What follows is a listing; restate every line of it word for word.
═════ Information provided
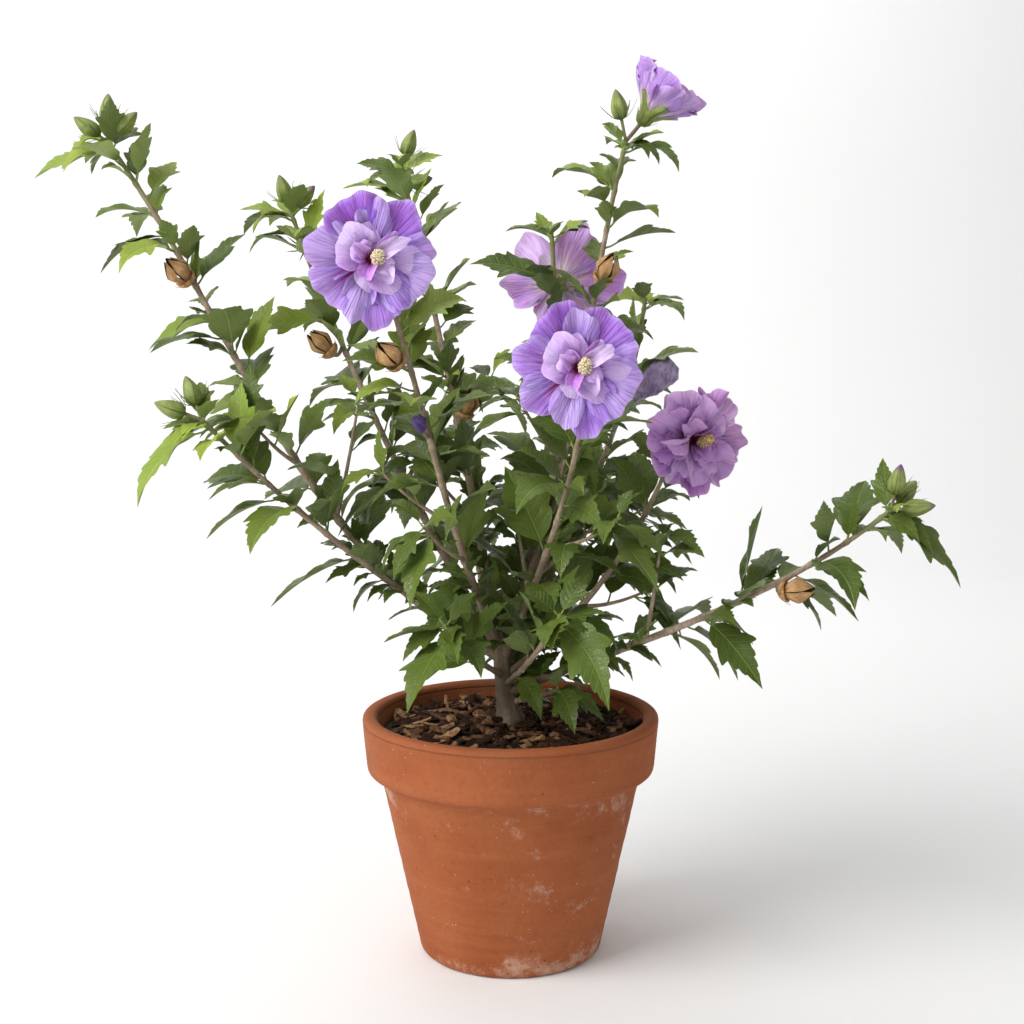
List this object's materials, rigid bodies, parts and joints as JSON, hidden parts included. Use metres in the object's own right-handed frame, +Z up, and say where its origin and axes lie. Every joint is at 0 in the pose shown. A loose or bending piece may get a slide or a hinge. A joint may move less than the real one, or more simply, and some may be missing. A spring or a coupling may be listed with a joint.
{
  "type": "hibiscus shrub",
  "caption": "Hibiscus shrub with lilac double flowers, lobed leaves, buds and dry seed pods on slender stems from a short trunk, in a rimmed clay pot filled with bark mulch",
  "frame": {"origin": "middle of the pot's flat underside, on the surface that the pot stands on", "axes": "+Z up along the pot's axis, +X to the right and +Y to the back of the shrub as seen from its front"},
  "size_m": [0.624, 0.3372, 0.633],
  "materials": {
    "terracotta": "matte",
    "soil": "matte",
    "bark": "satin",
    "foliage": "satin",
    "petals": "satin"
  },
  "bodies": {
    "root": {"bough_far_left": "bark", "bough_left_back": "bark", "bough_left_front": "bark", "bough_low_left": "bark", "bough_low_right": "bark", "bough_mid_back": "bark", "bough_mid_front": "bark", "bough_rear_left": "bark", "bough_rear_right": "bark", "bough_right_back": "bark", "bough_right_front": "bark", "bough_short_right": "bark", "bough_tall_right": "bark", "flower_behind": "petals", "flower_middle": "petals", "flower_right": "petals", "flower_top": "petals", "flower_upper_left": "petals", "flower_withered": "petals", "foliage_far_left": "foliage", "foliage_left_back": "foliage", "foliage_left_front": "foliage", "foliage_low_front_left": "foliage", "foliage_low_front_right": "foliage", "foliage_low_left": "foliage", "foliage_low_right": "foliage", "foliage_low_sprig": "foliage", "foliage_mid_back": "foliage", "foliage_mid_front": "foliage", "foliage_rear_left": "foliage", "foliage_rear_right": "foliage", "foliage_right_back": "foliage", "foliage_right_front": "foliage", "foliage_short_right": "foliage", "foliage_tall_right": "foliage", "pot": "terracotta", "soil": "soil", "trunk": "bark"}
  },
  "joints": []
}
══════════
§ Task response:
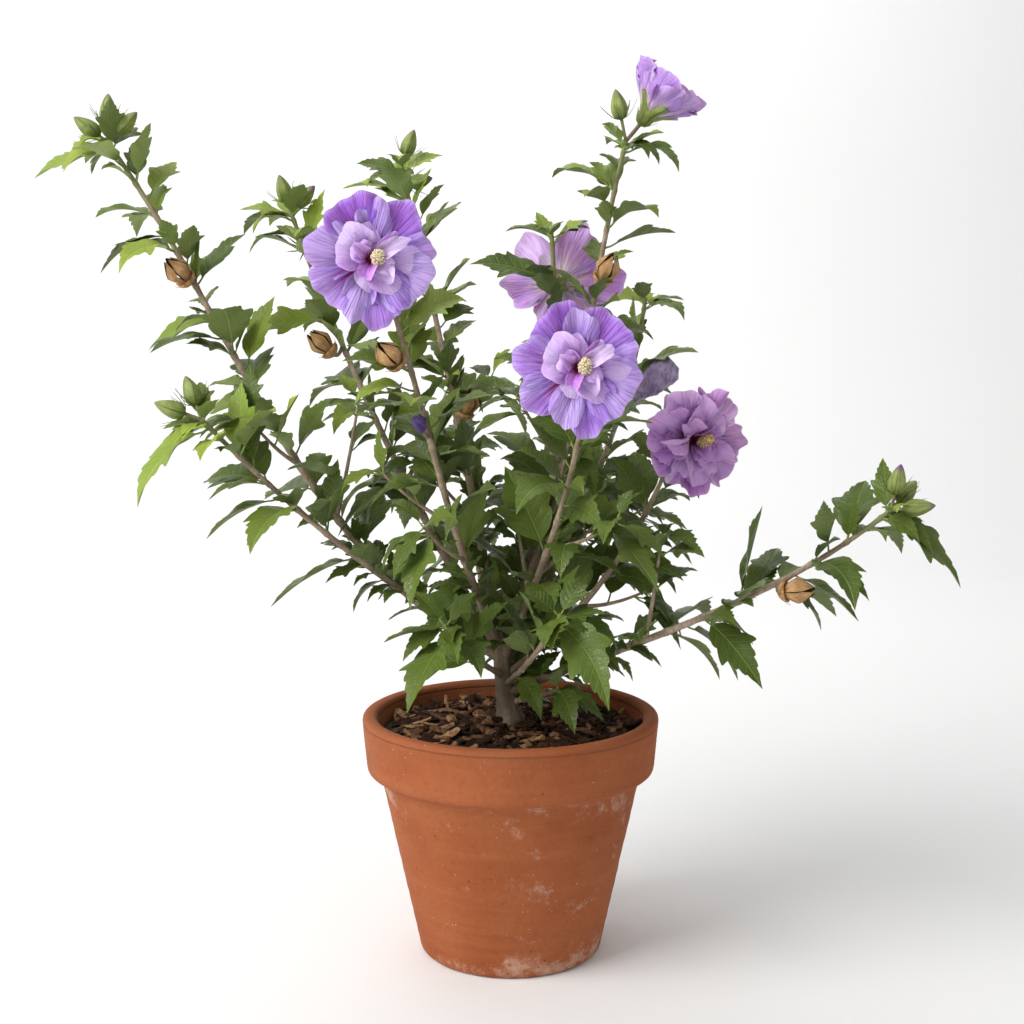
List this object's materials, rigid bodies, parts and joints as JSON, hidden parts included. Use metres in the object's own right-handed frame, +Z up, and say where its origin and axes lie. Every joint is at 0 in the pose shown. A loose or bending piece may get a slide or a hinge. A joint may move less than the real one, or more simply, and some may be missing. A spring or a coupling may be listed with a joint.
{
  "type": "hibiscus shrub",
  "caption": "Hibiscus shrub with lilac double flowers, lobed leaves, buds and dry seed pods on slender stems from a short trunk, in a rimmed clay pot filled with bark mulch",
  "frame": {"origin": "middle of the pot's flat underside, on the surface that the pot stands on", "axes": "+Z up along the pot's axis, +X to the right and +Y to the back of the shrub as seen from its front"},
  "size_m": [0.624, 0.3372, 0.633],
  "materials": {
    "terracotta": "matte",
    "soil": "matte",
    "bark": "satin",
    "foliage": "satin",
    "petals": "satin"
  },
  "bodies": {
    "root": {"bough_far_left": "bark", "bough_left_back": "bark", "bough_left_front": "bark", "bough_low_left": "bark", "bough_low_right": "bark", "bough_mid_back": "bark", "bough_mid_front": "bark", "bough_rear_left": "bark", "bough_rear_right": "bark", "bough_right_back": "bark", "bough_right_front": "bark", "bough_short_right": "bark", "bough_tall_right": "bark", "flower_behind": "petals", "flower_middle": "petals", "flower_right": "petals", "flower_top": "petals", "flower_upper_left": "petals", "flower_withered": "petals", "foliage_far_left": "foliage", "foliage_left_back": "foliage", "foliage_left_front": "foliage", "foliage_low_front_left": "foliage", "foliage_low_front_right": "foliage", "foliage_low_left": "foliage", "foliage_low_right": "foliage", "foliage_low_sprig": "foliage", "foliage_mid_back": "foliage", "foliage_mid_front": "foliage", "foliage_rear_left": "foliage", "foliage_rear_right": "foliage", "foliage_right_back": "foliage", "foliage_right_front": "foliage", "foliage_short_right": "foliage", "foliage_tall_right": "foliage", "pot": "terracotta", "soil": "soil", "trunk": "bark"}
  },
  "joints": []
}